> [Exercise requirements] Everything from the line with "Write part 4" through the line with "# every other" should be repeated exactly, both of those lines included, and nothing else.

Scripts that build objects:
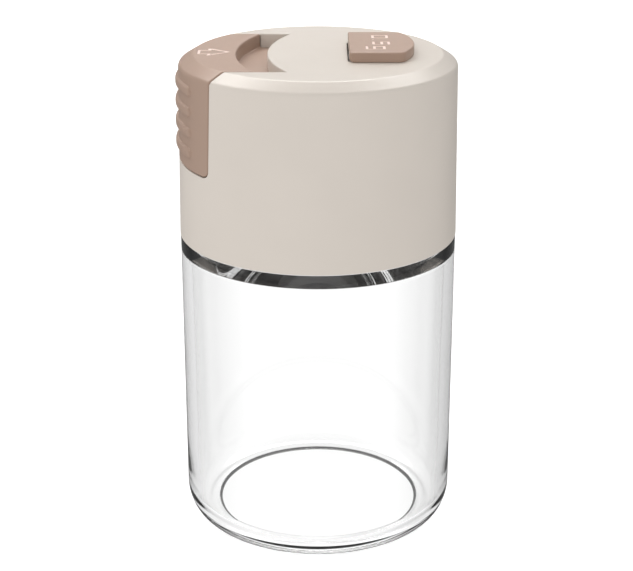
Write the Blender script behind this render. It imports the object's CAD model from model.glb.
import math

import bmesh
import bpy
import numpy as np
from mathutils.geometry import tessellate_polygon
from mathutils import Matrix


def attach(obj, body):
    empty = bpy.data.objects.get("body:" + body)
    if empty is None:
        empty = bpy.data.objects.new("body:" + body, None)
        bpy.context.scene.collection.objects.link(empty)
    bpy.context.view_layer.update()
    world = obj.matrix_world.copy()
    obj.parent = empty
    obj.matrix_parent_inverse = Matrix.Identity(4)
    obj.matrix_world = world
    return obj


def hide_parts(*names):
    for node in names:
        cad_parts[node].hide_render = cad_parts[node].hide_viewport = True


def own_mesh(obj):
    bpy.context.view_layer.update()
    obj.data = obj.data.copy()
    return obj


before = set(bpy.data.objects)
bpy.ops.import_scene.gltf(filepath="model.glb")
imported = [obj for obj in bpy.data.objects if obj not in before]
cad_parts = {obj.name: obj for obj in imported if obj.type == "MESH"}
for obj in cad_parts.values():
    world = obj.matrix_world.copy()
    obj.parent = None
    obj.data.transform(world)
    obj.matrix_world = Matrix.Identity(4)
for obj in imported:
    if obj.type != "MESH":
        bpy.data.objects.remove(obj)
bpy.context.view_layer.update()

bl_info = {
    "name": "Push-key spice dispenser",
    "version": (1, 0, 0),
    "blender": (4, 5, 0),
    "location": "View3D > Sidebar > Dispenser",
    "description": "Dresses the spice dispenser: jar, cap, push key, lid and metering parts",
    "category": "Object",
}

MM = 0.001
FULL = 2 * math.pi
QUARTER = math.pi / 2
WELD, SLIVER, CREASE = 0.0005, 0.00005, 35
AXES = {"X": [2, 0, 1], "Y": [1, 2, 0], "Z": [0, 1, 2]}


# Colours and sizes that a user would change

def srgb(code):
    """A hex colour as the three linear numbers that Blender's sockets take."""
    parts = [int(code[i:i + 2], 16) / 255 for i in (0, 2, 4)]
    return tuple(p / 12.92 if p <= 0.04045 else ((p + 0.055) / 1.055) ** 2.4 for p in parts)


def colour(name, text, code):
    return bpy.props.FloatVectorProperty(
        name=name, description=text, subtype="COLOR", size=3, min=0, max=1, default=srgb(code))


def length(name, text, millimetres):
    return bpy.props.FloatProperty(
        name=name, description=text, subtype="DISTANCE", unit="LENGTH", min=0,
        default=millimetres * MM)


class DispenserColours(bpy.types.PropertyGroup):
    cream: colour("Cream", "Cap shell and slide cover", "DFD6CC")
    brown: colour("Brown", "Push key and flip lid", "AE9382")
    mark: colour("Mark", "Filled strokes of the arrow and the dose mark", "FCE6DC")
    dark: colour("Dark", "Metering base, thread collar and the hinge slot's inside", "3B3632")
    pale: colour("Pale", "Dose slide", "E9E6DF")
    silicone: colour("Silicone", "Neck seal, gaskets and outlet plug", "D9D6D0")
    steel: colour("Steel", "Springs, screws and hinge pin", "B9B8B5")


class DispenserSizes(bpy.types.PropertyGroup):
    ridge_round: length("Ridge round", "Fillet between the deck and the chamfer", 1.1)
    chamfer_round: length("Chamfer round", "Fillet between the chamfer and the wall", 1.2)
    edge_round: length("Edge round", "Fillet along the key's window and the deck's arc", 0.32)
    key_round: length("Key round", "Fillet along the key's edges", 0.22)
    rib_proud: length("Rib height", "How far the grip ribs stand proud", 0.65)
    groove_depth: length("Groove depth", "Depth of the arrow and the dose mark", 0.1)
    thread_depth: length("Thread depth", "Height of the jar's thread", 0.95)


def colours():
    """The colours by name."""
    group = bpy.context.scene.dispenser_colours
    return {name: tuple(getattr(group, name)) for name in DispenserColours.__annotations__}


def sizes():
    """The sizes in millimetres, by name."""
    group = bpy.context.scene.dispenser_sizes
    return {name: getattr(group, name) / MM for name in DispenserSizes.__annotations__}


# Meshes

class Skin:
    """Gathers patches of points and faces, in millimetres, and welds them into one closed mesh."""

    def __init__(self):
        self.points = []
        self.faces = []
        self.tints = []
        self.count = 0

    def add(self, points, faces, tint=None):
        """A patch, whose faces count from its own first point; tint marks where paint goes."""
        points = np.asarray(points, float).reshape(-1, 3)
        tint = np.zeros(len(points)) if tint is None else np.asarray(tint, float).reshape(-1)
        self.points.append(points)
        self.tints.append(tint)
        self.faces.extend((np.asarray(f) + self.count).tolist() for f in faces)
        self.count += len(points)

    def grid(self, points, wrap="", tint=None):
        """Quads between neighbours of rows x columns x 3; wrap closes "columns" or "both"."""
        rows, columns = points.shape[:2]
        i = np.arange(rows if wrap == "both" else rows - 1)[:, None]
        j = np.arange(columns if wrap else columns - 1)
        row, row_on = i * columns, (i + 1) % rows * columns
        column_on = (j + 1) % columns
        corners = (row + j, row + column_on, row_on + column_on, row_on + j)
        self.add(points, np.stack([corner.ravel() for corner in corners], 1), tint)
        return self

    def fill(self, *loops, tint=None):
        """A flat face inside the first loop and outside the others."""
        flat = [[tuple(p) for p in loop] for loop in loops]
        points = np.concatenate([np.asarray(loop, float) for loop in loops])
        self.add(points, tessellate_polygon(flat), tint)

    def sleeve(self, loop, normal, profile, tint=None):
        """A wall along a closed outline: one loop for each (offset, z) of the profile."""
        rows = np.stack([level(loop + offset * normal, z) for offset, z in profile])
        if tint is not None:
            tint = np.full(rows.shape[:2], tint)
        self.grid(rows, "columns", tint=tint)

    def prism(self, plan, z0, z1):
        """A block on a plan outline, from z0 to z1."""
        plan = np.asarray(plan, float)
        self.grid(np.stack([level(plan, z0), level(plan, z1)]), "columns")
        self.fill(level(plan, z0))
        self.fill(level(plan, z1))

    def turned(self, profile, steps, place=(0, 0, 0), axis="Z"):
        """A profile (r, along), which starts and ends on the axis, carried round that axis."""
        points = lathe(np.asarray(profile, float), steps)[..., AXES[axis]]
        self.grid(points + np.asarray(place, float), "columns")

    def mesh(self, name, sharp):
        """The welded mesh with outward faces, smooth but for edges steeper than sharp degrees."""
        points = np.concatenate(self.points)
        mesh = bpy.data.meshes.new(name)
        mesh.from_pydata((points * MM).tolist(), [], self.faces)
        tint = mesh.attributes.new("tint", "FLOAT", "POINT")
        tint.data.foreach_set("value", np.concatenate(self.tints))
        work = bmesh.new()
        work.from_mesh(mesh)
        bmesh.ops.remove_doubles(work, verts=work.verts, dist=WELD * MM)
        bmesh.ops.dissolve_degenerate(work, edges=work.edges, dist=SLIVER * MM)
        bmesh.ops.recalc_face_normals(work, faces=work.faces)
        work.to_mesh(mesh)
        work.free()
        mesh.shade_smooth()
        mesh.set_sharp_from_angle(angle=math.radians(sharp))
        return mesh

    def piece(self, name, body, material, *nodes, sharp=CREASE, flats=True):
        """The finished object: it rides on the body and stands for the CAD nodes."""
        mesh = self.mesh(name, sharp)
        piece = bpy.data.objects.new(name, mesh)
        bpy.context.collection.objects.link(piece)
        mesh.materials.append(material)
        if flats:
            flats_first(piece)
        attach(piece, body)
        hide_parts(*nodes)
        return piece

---

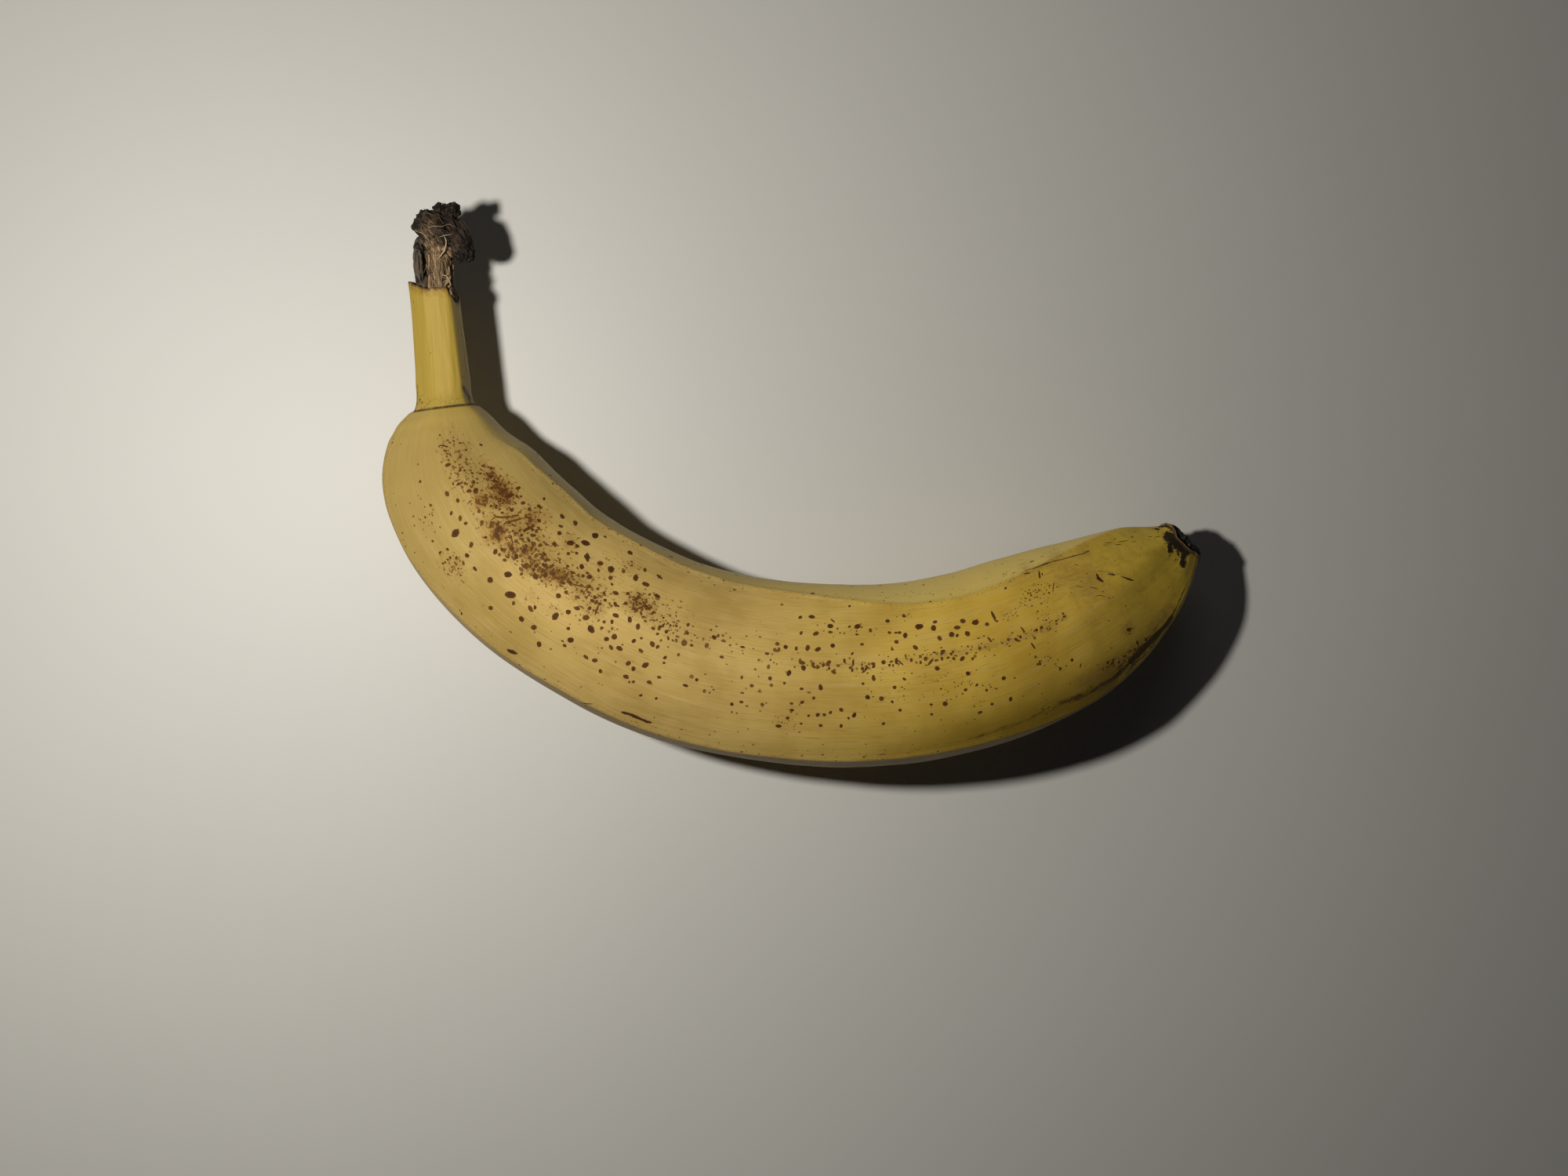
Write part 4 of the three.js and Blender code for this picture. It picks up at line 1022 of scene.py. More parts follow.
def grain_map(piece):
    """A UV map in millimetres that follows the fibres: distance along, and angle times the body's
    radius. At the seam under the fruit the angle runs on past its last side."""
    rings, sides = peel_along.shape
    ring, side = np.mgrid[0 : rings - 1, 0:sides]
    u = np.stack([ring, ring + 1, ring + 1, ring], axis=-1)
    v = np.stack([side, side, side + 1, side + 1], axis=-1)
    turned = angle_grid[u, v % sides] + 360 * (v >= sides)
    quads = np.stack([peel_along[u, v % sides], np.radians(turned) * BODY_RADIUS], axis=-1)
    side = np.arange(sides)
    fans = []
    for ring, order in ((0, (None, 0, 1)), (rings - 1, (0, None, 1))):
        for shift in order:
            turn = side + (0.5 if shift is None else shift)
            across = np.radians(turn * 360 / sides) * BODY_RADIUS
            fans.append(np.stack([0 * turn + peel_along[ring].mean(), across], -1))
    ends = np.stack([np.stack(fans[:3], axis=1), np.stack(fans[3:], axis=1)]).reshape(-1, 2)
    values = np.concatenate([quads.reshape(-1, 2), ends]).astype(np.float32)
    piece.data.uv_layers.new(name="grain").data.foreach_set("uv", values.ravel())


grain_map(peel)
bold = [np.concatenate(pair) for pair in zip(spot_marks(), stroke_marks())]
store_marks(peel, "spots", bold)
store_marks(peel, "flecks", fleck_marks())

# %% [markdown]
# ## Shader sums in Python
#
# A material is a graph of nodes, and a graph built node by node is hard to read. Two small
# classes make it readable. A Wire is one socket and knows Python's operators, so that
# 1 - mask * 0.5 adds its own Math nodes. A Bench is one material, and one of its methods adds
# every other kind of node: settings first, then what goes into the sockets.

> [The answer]
Write part 4 of the three.js and Blender code for this picture. It picks up at line 1022 of scene.py. More parts follow.
def grain_map(piece):
    """A UV map in millimetres that follows the fibres: distance along, and angle times the body's
    radius. At the seam under the fruit the angle runs on past its last side."""
    rings, sides = peel_along.shape
    ring, side = np.mgrid[0 : rings - 1, 0:sides]
    u = np.stack([ring, ring + 1, ring + 1, ring], axis=-1)
    v = np.stack([side, side, side + 1, side + 1], axis=-1)
    turned = angle_grid[u, v % sides] + 360 * (v >= sides)
    quads = np.stack([peel_along[u, v % sides], np.radians(turned) * BODY_RADIUS], axis=-1)
    side = np.arange(sides)
    fans = []
    for ring, order in ((0, (None, 0, 1)), (rings - 1, (0, None, 1))):
        for shift in order:
            turn = side + (0.5 if shift is None else shift)
            across = np.radians(turn * 360 / sides) * BODY_RADIUS
            fans.append(np.stack([0 * turn + peel_along[ring].mean(), across], -1))
    ends = np.stack([np.stack(fans[:3], axis=1), np.stack(fans[3:], axis=1)]).reshape(-1, 2)
    values = np.concatenate([quads.reshape(-1, 2), ends]).astype(np.float32)
    piece.data.uv_layers.new(name="grain").data.foreach_set("uv", values.ravel())


grain_map(peel)
bold = [np.concatenate(pair) for pair in zip(spot_marks(), stroke_marks())]
store_marks(peel, "spots", bold)
store_marks(peel, "flecks", fleck_marks())

# %% [markdown]
# ## Shader sums in Python
#
# A material is a graph of nodes, and a graph built node by node is hard to read. Two small
# classes make it readable. A Wire is one socket and knows Python's operators, so that
# 1 - mask * 0.5 adds its own Math nodes. A Bench is one material, and one of its methods adds
# every other kind of node: settings first, then what goes into the sockets.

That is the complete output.